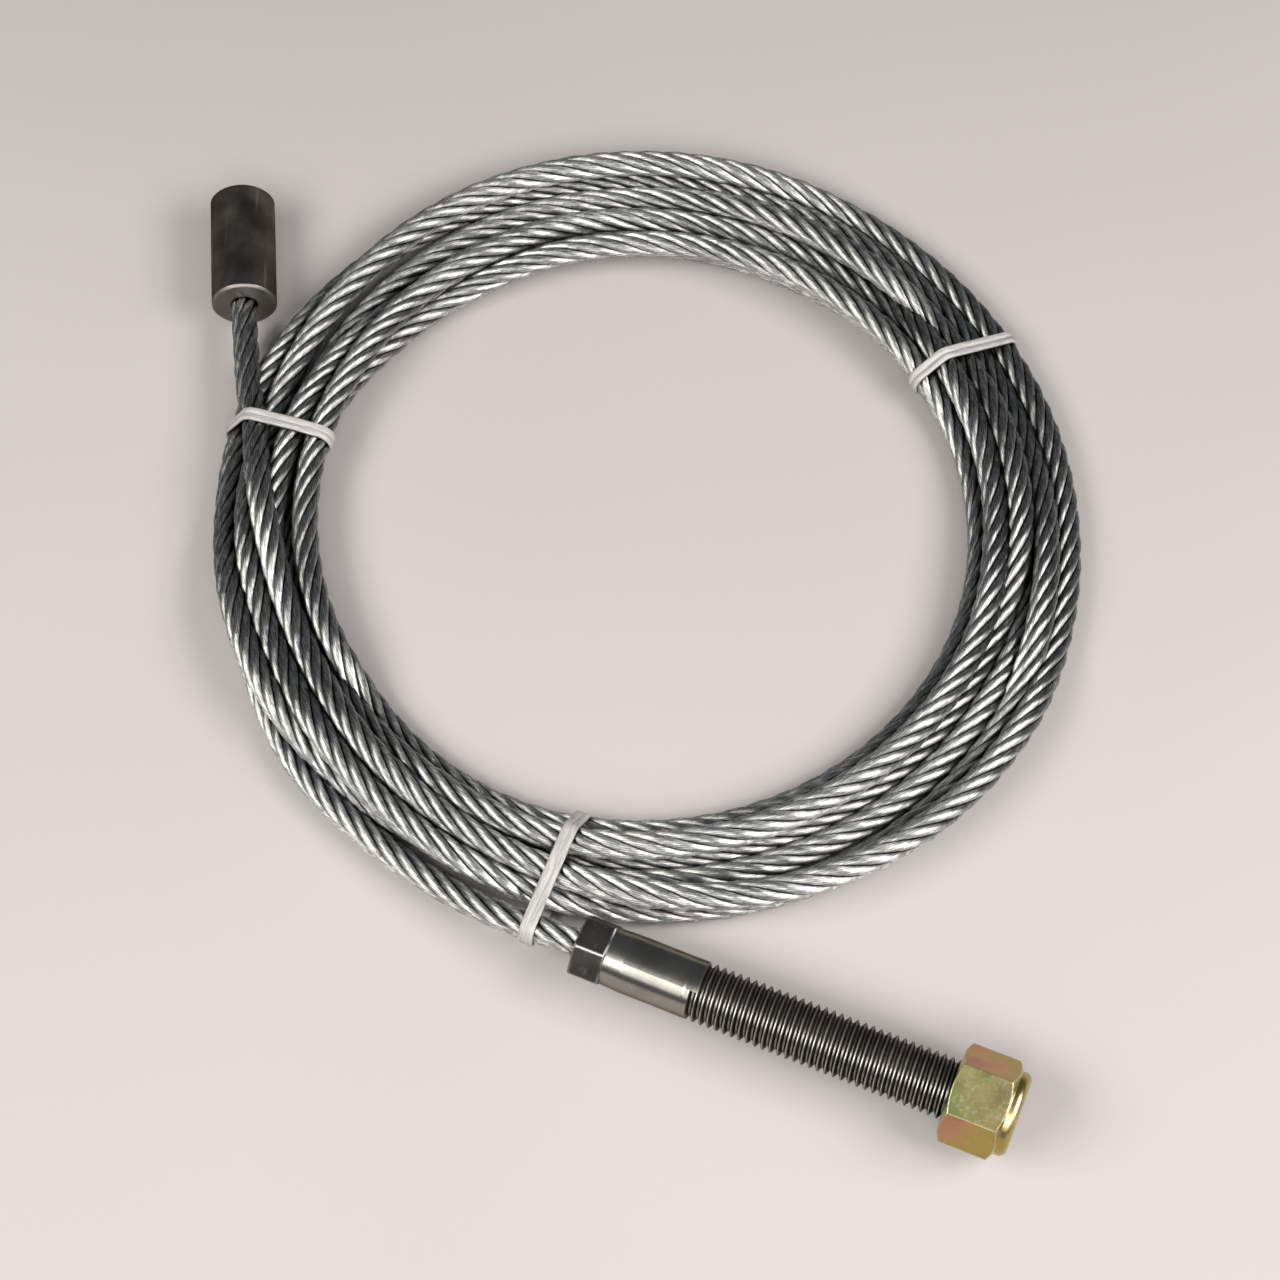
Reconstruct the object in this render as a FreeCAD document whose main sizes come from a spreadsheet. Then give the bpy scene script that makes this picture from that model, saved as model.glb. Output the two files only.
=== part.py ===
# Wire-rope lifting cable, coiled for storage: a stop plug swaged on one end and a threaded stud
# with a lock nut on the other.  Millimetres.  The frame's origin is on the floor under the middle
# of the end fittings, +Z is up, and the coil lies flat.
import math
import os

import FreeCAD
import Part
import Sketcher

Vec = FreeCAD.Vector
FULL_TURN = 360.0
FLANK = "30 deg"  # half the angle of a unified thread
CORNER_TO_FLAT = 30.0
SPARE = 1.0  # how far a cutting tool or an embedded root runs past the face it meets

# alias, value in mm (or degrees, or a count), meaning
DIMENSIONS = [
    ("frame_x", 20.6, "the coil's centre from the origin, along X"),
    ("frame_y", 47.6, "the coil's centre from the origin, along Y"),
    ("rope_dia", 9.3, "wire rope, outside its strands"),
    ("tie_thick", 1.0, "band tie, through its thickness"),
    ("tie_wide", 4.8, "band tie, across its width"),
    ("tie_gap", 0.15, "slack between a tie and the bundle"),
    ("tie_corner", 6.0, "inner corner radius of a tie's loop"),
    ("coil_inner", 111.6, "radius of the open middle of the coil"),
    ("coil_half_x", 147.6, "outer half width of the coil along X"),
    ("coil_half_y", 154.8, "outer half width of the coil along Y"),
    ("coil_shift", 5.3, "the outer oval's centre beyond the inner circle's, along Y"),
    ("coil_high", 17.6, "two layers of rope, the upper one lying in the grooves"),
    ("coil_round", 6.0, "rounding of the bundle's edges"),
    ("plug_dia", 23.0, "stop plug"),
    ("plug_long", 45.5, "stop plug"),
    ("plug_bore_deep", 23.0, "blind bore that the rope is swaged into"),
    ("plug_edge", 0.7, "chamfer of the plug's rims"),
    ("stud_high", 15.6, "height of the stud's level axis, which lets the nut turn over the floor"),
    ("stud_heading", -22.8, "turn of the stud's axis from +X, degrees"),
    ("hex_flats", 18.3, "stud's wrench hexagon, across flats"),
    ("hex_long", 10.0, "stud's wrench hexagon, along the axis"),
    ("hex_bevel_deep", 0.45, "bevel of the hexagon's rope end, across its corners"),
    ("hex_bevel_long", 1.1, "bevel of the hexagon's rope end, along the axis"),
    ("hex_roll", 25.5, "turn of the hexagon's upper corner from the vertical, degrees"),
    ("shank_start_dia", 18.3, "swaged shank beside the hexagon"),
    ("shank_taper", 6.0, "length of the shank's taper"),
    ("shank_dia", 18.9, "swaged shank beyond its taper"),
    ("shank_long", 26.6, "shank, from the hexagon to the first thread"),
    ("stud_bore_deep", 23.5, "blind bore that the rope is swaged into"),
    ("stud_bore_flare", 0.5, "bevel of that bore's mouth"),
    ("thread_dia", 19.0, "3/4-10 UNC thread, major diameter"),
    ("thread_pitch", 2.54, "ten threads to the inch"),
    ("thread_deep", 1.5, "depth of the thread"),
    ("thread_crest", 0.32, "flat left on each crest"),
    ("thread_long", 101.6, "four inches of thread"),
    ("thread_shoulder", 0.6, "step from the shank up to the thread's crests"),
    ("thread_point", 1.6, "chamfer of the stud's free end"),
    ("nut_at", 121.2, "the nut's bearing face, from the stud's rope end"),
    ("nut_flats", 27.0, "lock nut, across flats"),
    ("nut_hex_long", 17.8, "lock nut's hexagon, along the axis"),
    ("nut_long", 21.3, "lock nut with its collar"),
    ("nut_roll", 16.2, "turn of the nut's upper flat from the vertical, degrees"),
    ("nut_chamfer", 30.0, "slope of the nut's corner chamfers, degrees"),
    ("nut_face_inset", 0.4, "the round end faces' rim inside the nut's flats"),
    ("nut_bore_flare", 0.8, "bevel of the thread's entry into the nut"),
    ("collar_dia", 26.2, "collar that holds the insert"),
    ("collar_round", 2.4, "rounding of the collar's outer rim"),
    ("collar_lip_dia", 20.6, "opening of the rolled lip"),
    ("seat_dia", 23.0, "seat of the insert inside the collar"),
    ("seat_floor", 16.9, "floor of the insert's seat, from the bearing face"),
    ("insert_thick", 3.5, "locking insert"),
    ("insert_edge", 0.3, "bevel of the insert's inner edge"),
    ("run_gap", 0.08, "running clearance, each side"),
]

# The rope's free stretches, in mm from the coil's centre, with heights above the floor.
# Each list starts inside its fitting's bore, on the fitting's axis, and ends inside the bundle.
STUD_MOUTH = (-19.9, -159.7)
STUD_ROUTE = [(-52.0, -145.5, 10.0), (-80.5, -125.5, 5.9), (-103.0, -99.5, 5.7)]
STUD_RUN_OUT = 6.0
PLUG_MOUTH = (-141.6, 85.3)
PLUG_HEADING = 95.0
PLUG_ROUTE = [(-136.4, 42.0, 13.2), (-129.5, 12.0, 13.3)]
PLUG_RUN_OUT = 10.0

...

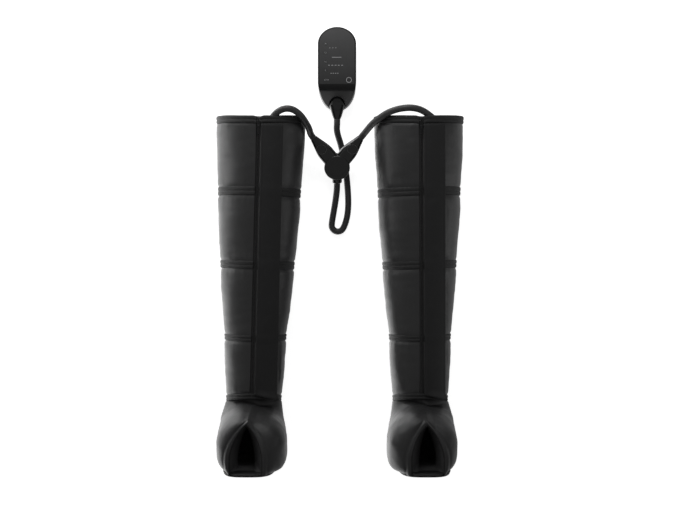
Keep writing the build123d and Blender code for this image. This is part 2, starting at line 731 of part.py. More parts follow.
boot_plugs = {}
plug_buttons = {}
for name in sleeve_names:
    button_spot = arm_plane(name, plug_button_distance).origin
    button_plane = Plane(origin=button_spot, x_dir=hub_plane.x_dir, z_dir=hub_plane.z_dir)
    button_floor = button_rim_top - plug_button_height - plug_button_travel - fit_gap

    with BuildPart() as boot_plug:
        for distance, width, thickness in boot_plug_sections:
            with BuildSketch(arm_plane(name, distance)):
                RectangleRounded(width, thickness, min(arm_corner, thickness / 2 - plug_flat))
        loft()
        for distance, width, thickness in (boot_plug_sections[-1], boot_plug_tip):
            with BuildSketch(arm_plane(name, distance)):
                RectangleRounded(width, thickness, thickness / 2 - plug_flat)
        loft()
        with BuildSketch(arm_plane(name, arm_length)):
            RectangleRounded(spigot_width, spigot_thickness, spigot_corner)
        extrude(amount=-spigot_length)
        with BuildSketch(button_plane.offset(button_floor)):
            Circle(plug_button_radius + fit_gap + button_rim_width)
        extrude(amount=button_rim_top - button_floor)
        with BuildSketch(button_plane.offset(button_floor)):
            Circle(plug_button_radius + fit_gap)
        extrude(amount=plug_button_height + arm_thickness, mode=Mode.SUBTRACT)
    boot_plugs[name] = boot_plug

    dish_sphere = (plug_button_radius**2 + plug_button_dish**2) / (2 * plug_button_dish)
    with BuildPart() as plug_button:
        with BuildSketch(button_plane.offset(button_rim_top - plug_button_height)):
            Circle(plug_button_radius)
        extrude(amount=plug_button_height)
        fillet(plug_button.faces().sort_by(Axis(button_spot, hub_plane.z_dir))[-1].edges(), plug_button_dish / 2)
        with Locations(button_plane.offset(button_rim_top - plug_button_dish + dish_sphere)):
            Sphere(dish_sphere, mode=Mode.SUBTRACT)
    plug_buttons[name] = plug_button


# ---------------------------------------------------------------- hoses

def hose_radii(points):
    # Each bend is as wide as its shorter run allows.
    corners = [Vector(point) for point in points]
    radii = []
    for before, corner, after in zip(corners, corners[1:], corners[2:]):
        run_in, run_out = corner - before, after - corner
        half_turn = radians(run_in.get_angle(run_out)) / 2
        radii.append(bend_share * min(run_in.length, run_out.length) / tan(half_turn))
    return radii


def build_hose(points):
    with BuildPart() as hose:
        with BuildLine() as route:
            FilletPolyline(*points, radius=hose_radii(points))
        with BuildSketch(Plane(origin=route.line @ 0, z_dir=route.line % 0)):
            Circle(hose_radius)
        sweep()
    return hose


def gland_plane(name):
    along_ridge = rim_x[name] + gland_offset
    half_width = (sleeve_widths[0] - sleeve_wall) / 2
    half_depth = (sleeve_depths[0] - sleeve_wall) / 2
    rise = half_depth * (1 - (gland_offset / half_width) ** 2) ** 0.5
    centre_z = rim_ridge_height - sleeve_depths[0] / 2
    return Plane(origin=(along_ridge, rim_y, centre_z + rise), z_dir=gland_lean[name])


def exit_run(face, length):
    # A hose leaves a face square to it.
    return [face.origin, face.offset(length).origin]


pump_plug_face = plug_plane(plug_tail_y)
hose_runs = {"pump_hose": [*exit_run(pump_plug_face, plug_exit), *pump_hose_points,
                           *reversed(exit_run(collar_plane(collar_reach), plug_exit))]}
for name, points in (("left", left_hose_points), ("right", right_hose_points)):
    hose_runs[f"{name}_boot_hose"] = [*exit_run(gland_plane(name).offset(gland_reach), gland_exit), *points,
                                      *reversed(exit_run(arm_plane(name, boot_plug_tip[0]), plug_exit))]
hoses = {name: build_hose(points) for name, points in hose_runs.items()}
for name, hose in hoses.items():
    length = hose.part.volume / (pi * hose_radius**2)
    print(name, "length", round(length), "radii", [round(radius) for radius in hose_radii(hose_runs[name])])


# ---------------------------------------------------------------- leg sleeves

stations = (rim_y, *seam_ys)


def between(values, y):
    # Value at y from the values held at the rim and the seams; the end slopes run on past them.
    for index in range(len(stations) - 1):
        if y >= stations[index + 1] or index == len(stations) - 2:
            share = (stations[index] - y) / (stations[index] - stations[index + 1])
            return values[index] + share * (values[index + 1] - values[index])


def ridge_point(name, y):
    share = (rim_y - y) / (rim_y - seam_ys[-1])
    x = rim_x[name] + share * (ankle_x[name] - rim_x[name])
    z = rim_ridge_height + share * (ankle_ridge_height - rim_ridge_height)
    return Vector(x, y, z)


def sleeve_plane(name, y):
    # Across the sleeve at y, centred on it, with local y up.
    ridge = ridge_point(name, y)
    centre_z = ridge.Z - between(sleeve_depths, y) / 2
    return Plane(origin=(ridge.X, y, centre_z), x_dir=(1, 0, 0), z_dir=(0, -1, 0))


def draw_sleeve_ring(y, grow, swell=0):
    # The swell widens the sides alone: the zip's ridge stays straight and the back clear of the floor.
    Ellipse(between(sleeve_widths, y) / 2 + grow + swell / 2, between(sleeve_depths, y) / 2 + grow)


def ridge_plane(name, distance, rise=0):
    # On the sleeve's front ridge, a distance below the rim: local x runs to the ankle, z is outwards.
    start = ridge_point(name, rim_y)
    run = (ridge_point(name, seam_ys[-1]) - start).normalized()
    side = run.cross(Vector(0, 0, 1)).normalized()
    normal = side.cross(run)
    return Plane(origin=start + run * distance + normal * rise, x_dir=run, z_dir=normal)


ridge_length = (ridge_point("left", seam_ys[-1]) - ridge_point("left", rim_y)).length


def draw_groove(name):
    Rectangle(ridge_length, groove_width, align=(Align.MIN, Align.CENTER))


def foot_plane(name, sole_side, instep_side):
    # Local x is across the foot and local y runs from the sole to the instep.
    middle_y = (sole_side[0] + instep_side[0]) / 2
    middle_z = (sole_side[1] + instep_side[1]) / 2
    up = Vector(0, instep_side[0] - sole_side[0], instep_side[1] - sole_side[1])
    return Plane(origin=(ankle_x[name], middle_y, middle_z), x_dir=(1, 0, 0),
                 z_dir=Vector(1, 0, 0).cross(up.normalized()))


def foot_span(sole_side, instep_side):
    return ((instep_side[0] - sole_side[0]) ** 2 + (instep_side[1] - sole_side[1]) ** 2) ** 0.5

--

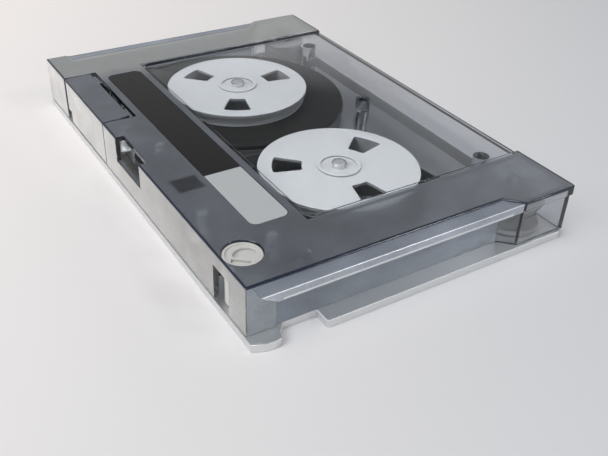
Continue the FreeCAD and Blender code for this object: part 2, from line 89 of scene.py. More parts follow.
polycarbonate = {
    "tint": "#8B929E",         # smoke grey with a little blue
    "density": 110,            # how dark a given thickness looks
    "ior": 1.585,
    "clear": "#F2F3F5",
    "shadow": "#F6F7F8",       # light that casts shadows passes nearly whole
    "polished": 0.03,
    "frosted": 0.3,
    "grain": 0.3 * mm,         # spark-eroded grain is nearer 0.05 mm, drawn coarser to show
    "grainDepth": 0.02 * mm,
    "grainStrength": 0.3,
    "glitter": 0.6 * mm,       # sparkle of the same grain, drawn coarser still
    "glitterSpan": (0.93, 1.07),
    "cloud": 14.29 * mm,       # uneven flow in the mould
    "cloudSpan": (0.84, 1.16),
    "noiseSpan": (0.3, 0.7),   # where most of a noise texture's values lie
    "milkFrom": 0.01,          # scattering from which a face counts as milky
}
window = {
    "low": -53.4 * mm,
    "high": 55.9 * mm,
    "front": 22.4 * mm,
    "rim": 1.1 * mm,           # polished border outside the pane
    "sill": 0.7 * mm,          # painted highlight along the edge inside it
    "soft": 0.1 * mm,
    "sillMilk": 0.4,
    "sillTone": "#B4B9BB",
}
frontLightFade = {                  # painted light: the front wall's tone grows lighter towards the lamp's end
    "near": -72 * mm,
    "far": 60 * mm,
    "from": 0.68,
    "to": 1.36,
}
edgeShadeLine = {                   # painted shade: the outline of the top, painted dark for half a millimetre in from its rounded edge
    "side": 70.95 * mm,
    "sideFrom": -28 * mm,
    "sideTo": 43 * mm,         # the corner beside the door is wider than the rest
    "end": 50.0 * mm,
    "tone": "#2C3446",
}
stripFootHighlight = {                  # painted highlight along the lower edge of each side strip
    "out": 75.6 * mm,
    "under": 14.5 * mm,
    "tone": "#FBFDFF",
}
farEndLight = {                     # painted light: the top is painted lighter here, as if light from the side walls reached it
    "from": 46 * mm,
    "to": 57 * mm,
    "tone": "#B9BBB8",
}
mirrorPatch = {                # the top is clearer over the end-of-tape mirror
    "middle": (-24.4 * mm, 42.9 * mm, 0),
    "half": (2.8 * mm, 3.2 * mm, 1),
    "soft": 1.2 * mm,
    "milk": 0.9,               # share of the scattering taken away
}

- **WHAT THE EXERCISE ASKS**
In the listing above, locate the line with "Reconstruct the object" and the line with "SPARE = 1.0", then extract exactly those lines and every line between them, and nothing more.

- **TASK RESULT**
Reconstruct the object in this render as a FreeCAD document whose main sizes come from a spreadsheet. Then give the bpy scene script that makes this picture from that model, saved as model.glb. Output the two files only.
=== part.py ===
# Wire-rope lifting cable, coiled for storage: a stop plug swaged on one end and a threaded stud
# with a lock nut on the other.  Millimetres.  The frame's origin is on the floor under the middle
# of the end fittings, +Z is up, and the coil lies flat.
import math
import os

import FreeCAD
import Part
import Sketcher

Vec = FreeCAD.Vector
FULL_TURN = 360.0
FLANK = "30 deg"  # half the angle of a unified thread
CORNER_TO_FLAT = 30.0
SPARE = 1.0  # how far a cutting tool or an embedded root runs past the face it meets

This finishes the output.